The Organization maintains that the subject employes in effect were consolidated into a B&B gang, and as such the Carrier was attempting to perpetrate a scheme to destroy the rule establishing seniority sub-departments together with the classification of a foreman as provided in the above article.


The exception mentioned in Article 6, Paragraph 1 of the Memorandum of Agreement, and contained in Paragraph 5 of the same Article, reads as follows:


    "5. Nothing herein will prevent the application of Rules 26 and 32 of the current agreement or change the method of keeping time

12924-36 215

    or supervision of Machine Operators, Assistant Operators, Welders, Welder Helpers, Crossing Watchmen or other classes of employes whose time was carried other than by a foreman as of the effective date of this agreement."


The Carrier maintains that Division Carpenters, Division Tinners and Water Supply Foremen, come within the category of "other classes of employes" cited above, and have historically carried their own time as well as the time of any men assigned to work with them in their respective classifications. Likewise, they have historically supervised such men in their work.


The Carrier is essentially saying that these type employes have been working either individually or together over a span of several years without the benefit of a Foreman. Hence for all intents and purposes, it is involving prior practice as one of its principal defenses in this action. The Organization on the other hand, while admitting that such a practice did in fact exist, argues that such practice was rendered nugatory by the adoption of the January 30, 1957 Memorandum of Agreement. They further state that if such practice continued subsequent to the effective date of the above cited Agreement, it was unaware of it, and that at best, evidence of practice after such adoption, is only valid in the face of a vague and ambiguous rule. They contend that Paragraph 1 of Article 6 is clear and unambiguous.


We cannot agree with the contentions of the Organization that the subject employes should have been supervised by a Foreman under the circumstances of this case. The intent and meaning of Paragraph 1 of Article 6 is clear, especially so when read in conjunction with Paragraph 5. It simply means that work will be assigned to the proper classes of employes of their respective seniority sub-departments and except as provided in Paragraph 5, those employes will be under the supervision of a Foreman. The controlling words in Paragraph 5 are:


    "Nothing herein will prevent . . . or change the method of keeping time or supervision of . . . other classes of employes whose time was carried other than by a Foreman as of the effective date of this agreement."


There is nothing contained in the basic contract or Memorandum of Agreement which specifically defines work to be granted exclusively to a B&B gang. The authority of the Carrier in accord with Rule 7 to abolish the gang was not questioned, and from the record it appears that such action was taken lawfully. The Carrier is under no obligation to establish a gang as such. Rule 26 is simply a yard-stick for guidance if and when the Carrier elects to establish such gangs. This comes within the purview of managerial prerogatives. It is a fundamental principle enunciated in many awards of this Board, that the Carrier, in abolishing positions no longer necessary for its operations, or in making other changes to improve the efficiency of its operations, retains all authority not proscribed by the agreement or by operation of law.
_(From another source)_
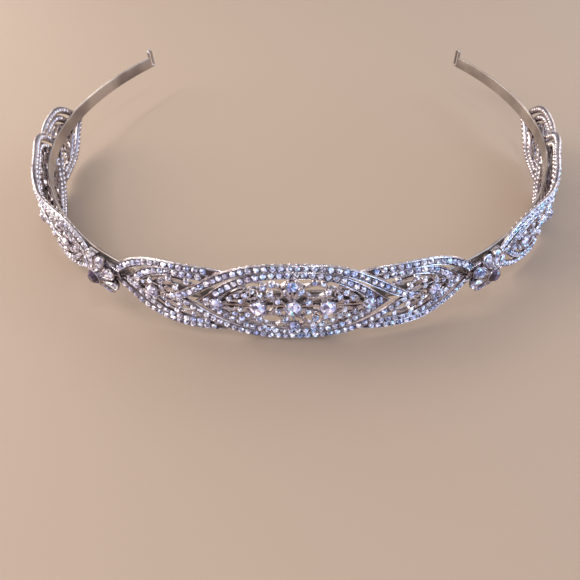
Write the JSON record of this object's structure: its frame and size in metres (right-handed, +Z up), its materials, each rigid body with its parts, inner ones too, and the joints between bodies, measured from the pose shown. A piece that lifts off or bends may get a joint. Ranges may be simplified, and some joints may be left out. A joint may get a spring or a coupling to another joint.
{
  "type": "tiara",
  "caption": "Crystal tiara: a slim sprung metal headband with pierced pointed-oval panels and raised rosettes, set all over with cut stones.",
  "frame": {"origin": "centre of the footprint on the surface that the tiara stands on", "axes": "+X across the head, +Y from the front panel towards the open back, +Z up"},
  "size_m": [0.145, 0.1344, 0.0224],
  "materials": {
    "silver_metal": "bright silver-coloured plating, slightly uneven cast surface",
    "crystal": "cut and polished, foiled back, with a faint violet and blue sheen",
    "dark_crystal": "cut and polished, dark"
  },
  "bodies": {
    "root": {"headband": "silver_metal", "front_centre_frame": "silver_metal", "left_centre_frame": "silver_metal", "right_centre_frame": "silver_metal", "front_left_frame": "silver_metal", "front_right_frame": "silver_metal", "left_far_frame": "silver_metal", "left_near_frame": "silver_metal", "right_near_frame": "silver_metal", "right_far_frame": "silver_metal", "front_stone_centre": "crystal", "front_stone_left_inner": "crystal", "front_stone_right_inner": "crystal", "front_stone_top": "crystal", "front_stone_bottom": "crystal", "front_stone_left_tip": "crystal", "front_stone_right_tip": "crystal", "front_stone_left_flank": "crystal", "front_stone_right_flank": "crystal", "front_stone_left_outer": "crystal", "front_stone_right_outer": "crystal", "left_stone_centre": "crystal", "left_stone_far_inner": "crystal", "left_stone_near_inner": "crystal", "left_stone_top": "crystal", "left_stone_bottom": "crystal", "left_stone_far_tip": "crystal", "left_stone_near_tip": "crystal", "left_stone_far_flank": "crystal", "left_stone_near_flank": "crystal", "left_stone_far_outer": "crystal", "left_stone_near_outer": "crystal", "right_stone_centre": "crystal", "right_stone_near_inner": "crystal", "right_stone_far_inner": "crystal", "right_stone_top": "crystal", "right_stone_bottom": "crystal", "right_stone_near_tip": "crystal", "right_stone_far_tip": "crystal", "right_stone_near_flank": "crystal", "right_stone_far_flank": "crystal", "right_stone_near_outer": "crystal", "right_stone_far_outer": "crystal", "front_row_stones": "crystal", "left_rosette": "silver_metal", "left_rosette_stone": "dark_crystal", "left_petal_stones": "crystal", "right_rosette": "silver_metal", "right_rosette_stone": "dark_crystal", "right_petal_stones": "crystal"}
  },
  "joints": []
}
This Board has held in a long line of decisions that it does not possess the authority to restore positions and must be guided accordingly in this case.


Although the dispute covered by this Docket MW-12552 is limited to claims arising in 1959 on Carrier's Savannah Division, recent Award 12820 involves an identical dispute between these same parties which arose in 1958 on another division and seniority district. In that award, the claims as presented by the Organization were denied, but the Board took cognizance

12924-37 216

of Rule 26, which provides for a differential of four (4) cents per hour to, lead or ranking carpenter, and held that on specified dates when the two division carpenters and their assistants worked together in a common task at the same location, one of the two (the ranking carpenter for whom the Foreman's rate was claimed) would be entitled to the four (4) cents per hour differential.
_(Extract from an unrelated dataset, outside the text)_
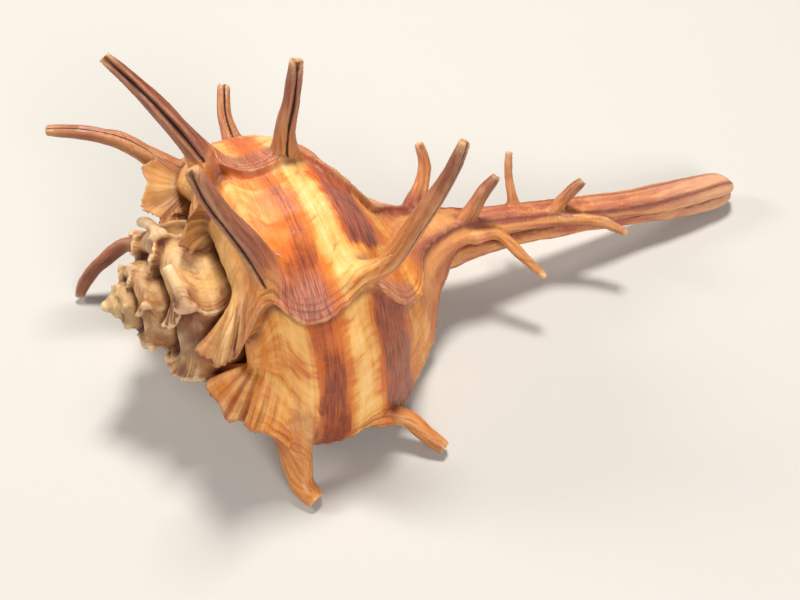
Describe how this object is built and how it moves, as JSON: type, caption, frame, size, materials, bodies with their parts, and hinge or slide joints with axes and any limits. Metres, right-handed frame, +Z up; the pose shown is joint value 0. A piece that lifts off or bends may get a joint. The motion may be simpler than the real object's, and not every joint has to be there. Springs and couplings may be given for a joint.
{
  "type": "murex shell",
  "caption": "Spiny sea snail shell with a long siphonal canal, open tubular horns on its old lips, a low coiled spire and an open aperture underneath.",
  "frame": {"origin": "bottom centre of the bounding box, on the surface that the shell lies on", "axes": "+X from the spire towards the tip of the siphonal canal, +Z up, with the aperture facing down"},
  "size_m": [0.1519, 0.0791, 0.07],
  "materials": {
    "shell": "satin orange-brown sea shell with darker brown spiral bands, fine spiral cords, mauve lips and pale horn tips"
  },
  "bodies": {
    "root": {"murex_shell": "shell"}
  },
  "joints": []
}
This Board has frequently held that, unless palpably wrong, it is never warranted in overruling a prior award between the same parties involving the same agreement rules and the identical issues. Awards 6833, 7968, 9954, 10050, 10288. We have carefully examined Award 12820. It is not palpably erroneous, and we adopt the decision as controlling precedent in this case. Accordingly, Claimant 1. M. Farrer will be entitled to the differential of four (4) cents per hour for each specified claim date on which the two division carpenters and their assistants worked together in a common task at the same location, and in all other respects the claims are denied.


FINDINGS: The Third Division of the Adjustment Board, after giving the parties to this dispute due notice of hearing thereon, and upon the whole record and all the evidence, finds and holds:


That the Carrier and the Employes involved in this dispute are respectively Carrier and Employes within the meaning of the Railway Labor Act, as approved June 21, 1934;


That this Division of the Adjustment Board has jurisdiction over the dispute involved herein; and


    That the Agreement was violated to the extent shown in Opinion.


                  AWARD


    Claim sustained to extent shown in Opinion.


              NATIONAL RAILROAD ADJUSTMENT BOARD By Order of THIRD DIVISION


              ATTEST: S. H. Schulty

              Executive Secretary


Dated at Chicago, Illinois, this 28th day of September, 1964.